RAW DATA:
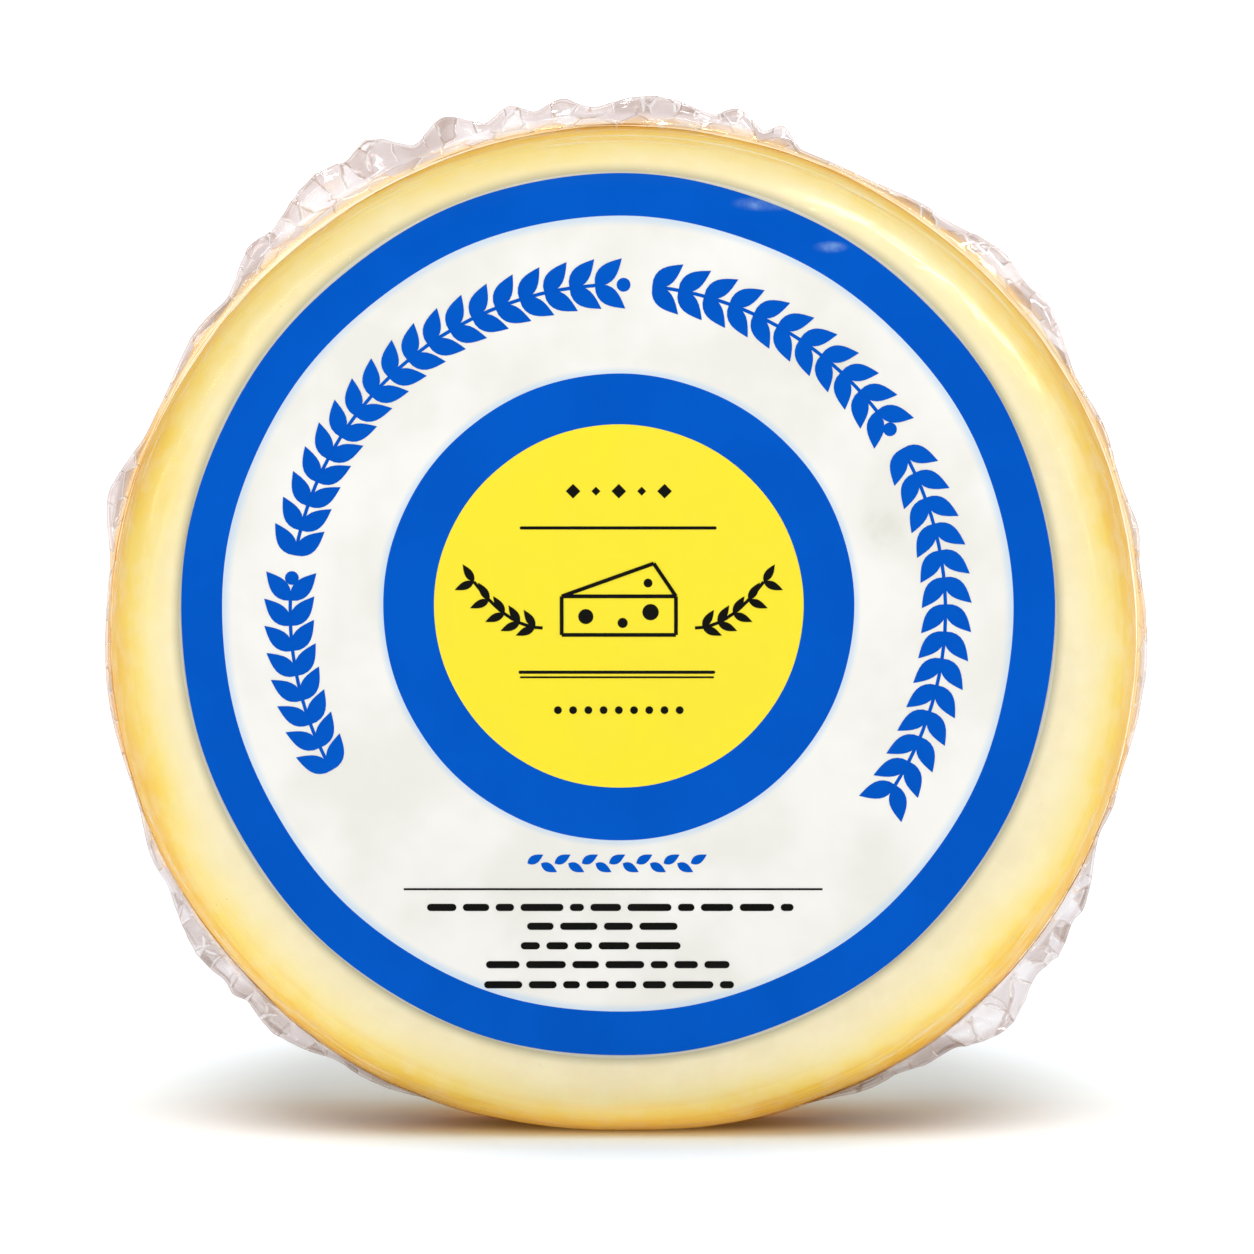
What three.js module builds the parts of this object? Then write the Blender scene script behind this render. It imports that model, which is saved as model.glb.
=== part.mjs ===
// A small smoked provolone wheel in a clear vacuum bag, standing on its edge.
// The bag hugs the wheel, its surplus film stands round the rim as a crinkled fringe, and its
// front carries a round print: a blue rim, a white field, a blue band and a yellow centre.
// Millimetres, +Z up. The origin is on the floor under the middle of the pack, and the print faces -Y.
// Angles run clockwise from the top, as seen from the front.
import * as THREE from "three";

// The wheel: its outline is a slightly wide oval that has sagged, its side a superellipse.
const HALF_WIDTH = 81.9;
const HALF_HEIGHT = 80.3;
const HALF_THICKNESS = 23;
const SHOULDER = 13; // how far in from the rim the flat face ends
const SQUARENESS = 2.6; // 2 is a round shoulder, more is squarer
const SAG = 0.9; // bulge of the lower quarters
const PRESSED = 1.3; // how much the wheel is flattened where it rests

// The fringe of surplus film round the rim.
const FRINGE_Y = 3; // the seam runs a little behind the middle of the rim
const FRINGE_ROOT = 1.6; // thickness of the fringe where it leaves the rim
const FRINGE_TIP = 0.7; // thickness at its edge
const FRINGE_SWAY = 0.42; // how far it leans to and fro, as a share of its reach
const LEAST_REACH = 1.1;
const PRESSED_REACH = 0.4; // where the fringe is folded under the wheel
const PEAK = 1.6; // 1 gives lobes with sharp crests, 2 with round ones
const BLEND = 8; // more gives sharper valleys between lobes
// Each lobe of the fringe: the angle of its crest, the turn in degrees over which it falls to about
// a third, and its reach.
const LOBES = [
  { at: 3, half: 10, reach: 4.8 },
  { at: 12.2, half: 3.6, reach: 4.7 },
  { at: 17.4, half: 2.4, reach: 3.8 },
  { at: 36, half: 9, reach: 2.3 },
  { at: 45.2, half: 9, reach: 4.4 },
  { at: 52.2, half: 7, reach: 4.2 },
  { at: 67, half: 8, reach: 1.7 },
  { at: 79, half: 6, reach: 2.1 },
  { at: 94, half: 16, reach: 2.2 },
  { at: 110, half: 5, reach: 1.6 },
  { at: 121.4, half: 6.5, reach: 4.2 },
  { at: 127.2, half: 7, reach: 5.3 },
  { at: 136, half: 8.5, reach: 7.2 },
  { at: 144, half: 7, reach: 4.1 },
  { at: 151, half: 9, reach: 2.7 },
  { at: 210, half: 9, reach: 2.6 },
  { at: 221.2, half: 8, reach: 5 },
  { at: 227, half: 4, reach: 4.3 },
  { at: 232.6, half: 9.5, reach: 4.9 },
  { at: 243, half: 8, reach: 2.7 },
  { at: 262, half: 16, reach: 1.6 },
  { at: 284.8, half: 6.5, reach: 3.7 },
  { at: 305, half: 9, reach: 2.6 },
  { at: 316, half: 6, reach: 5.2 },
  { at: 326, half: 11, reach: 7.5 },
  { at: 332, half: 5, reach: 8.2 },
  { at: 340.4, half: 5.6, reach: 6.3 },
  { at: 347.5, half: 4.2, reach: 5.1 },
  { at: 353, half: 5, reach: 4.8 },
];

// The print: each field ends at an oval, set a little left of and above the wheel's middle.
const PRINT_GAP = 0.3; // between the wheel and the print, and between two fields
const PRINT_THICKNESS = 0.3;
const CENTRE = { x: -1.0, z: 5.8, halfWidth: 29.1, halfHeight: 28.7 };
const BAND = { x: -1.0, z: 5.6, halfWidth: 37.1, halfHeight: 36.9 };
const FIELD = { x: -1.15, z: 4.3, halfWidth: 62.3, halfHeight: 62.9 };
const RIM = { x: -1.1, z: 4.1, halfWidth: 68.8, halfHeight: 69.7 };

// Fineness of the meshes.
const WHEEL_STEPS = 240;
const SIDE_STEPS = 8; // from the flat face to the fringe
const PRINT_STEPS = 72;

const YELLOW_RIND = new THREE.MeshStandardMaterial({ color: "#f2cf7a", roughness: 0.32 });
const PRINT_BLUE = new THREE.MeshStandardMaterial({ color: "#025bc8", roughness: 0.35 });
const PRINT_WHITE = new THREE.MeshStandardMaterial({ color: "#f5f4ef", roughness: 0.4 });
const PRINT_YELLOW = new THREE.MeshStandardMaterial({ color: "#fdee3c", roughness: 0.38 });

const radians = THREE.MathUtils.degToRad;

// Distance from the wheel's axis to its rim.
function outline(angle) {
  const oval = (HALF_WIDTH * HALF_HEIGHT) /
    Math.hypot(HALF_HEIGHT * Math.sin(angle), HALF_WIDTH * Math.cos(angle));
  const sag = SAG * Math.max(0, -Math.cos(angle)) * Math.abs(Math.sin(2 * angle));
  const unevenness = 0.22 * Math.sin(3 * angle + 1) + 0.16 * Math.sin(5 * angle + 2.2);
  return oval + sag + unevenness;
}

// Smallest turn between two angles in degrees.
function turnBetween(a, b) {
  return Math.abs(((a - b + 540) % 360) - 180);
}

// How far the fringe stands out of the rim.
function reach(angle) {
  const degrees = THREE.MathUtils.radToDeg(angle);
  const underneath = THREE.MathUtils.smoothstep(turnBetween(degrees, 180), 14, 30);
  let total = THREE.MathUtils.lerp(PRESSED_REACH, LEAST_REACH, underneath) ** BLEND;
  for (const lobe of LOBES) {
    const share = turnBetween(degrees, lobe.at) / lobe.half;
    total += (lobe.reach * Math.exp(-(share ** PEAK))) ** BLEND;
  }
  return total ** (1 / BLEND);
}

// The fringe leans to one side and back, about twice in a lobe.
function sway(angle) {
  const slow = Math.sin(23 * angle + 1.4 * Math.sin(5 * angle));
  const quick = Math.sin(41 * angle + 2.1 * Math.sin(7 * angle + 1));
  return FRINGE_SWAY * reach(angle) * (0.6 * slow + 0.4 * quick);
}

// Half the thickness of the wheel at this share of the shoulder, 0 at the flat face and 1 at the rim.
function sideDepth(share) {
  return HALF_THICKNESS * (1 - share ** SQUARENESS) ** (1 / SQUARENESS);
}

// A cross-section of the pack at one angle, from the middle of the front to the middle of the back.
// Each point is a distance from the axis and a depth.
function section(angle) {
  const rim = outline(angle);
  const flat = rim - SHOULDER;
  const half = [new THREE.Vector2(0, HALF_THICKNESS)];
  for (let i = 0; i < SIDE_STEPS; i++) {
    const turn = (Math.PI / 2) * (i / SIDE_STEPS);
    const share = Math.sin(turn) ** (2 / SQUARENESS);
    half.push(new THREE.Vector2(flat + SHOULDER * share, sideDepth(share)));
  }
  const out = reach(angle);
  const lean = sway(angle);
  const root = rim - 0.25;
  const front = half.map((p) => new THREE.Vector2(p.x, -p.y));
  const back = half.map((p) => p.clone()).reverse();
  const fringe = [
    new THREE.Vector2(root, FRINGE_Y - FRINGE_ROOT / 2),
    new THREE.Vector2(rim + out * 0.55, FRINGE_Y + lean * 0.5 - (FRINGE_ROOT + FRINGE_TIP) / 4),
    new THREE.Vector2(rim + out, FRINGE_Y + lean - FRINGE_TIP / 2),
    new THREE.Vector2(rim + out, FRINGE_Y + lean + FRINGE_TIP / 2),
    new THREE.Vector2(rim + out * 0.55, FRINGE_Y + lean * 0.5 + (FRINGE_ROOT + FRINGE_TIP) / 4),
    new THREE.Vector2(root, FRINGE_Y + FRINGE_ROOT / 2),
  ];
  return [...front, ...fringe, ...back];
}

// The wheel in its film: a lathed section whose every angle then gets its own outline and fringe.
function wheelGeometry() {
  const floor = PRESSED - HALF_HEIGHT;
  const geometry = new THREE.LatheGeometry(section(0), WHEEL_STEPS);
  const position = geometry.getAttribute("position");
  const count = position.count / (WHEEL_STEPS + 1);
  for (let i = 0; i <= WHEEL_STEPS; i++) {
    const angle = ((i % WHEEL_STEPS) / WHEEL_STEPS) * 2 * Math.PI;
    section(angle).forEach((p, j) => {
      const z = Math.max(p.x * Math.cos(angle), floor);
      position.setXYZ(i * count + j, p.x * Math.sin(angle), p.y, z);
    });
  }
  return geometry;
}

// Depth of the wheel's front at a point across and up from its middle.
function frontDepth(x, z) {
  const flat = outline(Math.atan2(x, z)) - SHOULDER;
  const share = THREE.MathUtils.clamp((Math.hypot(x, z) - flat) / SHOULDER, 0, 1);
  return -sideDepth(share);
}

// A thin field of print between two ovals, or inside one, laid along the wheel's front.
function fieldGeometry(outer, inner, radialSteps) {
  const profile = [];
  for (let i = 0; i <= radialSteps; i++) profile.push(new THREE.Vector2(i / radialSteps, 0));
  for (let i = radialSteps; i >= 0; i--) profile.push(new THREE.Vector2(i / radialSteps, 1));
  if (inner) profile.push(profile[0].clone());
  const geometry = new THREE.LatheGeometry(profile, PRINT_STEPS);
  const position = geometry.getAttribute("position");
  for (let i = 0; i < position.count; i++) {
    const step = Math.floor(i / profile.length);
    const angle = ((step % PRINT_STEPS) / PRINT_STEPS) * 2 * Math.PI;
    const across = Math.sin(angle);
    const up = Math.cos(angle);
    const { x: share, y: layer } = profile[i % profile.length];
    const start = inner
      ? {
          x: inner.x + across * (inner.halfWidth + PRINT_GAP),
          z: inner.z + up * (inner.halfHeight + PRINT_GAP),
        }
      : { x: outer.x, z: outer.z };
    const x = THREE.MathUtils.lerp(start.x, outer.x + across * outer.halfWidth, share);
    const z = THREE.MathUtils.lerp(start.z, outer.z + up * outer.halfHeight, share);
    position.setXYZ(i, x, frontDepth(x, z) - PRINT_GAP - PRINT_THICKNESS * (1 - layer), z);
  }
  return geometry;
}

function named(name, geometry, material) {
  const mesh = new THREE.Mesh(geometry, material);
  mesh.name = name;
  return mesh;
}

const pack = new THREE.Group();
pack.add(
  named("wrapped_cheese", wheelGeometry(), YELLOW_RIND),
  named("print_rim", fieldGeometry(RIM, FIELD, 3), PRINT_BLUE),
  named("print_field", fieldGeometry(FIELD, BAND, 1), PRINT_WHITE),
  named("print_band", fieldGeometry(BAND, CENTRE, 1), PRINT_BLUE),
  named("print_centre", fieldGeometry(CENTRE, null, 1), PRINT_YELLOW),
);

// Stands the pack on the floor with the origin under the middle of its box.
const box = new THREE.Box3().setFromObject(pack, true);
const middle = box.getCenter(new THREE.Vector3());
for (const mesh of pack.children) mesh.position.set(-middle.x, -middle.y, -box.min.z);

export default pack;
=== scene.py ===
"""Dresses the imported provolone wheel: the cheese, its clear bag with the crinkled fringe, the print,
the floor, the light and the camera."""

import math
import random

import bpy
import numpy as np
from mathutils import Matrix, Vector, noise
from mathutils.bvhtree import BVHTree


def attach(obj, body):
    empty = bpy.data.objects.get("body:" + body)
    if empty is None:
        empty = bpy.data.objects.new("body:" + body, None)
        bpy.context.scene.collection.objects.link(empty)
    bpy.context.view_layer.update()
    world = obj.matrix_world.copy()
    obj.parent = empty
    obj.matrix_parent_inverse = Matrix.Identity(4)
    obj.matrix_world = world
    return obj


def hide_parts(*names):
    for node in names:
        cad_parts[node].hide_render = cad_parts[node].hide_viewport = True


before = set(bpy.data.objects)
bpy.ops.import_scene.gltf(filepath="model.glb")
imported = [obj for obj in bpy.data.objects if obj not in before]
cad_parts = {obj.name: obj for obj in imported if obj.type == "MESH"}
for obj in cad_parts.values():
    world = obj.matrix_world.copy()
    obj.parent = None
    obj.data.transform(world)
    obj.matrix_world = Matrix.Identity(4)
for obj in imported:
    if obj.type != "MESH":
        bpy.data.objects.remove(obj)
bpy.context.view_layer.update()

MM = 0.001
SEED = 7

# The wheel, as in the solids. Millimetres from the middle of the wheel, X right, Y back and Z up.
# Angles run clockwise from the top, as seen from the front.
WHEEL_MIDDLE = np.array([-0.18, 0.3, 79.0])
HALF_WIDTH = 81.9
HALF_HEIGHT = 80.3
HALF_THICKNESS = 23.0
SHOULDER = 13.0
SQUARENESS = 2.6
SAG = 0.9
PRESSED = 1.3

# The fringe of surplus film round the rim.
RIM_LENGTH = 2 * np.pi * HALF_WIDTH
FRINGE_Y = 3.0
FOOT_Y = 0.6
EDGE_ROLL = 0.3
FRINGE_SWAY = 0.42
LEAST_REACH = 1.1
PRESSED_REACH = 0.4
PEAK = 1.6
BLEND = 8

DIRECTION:
Only the lines from the one that contains "of its box." to the end of the data should be output, exactly as they appear.

SOLUTION:
// Stands the pack on the floor with the origin under the middle of its box.
const box = new THREE.Box3().setFromObject(pack, true);
const middle = box.getCenter(new THREE.Vector3());
for (const mesh of pack.children) mesh.position.set(-middle.x, -middle.y, -box.min.z);

export default pack;
=== scene.py ===
"""Dresses the imported provolone wheel: the cheese, its clear bag with the crinkled fringe, the print,
the floor, the light and the camera."""

import math
import random

import bpy
import numpy as np
from mathutils import Matrix, Vector, noise
from mathutils.bvhtree import BVHTree


def attach(obj, body):
    empty = bpy.data.objects.get("body:" + body)
    if empty is None:
        empty = bpy.data.objects.new("body:" + body, None)
        bpy.context.scene.collection.objects.link(empty)
    bpy.context.view_layer.update()
    world = obj.matrix_world.copy()
    obj.parent = empty
    obj.matrix_parent_inverse = Matrix.Identity(4)
    obj.matrix_world = world
    return obj


def hide_parts(*names):
    for node in names:
        cad_parts[node].hide_render = cad_parts[node].hide_viewport = True


before = set(bpy.data.objects)
bpy.ops.import_scene.gltf(filepath="model.glb")
imported = [obj for obj in bpy.data.objects if obj not in before]
cad_parts = {obj.name: obj for obj in imported if obj.type == "MESH"}
for obj in cad_parts.values():
    world = obj.matrix_world.copy()
    obj.parent = None
    obj.data.transform(world)
    obj.matrix_world = Matrix.Identity(4)
for obj in imported:
    if obj.type != "MESH":
        bpy.data.objects.remove(obj)
bpy.context.view_layer.update()

MM = 0.001
SEED = 7

# The wheel, as in the solids. Millimetres from the middle of the wheel, X right, Y back and Z up.
# Angles run clockwise from the top, as seen from the front.
WHEEL_MIDDLE = np.array([-0.18, 0.3, 79.0])
HALF_WIDTH = 81.9
HALF_HEIGHT = 80.3
HALF_THICKNESS = 23.0
SHOULDER = 13.0
SQUARENESS = 2.6
SAG = 0.9
PRESSED = 1.3

# The fringe of surplus film round the rim.
RIM_LENGTH = 2 * np.pi * HALF_WIDTH
FRINGE_Y = 3.0
FOOT_Y = 0.6
EDGE_ROLL = 0.3
FRINGE_SWAY = 0.42
LEAST_REACH = 1.1
PRESSED_REACH = 0.4
PEAK = 1.6
BLEND = 8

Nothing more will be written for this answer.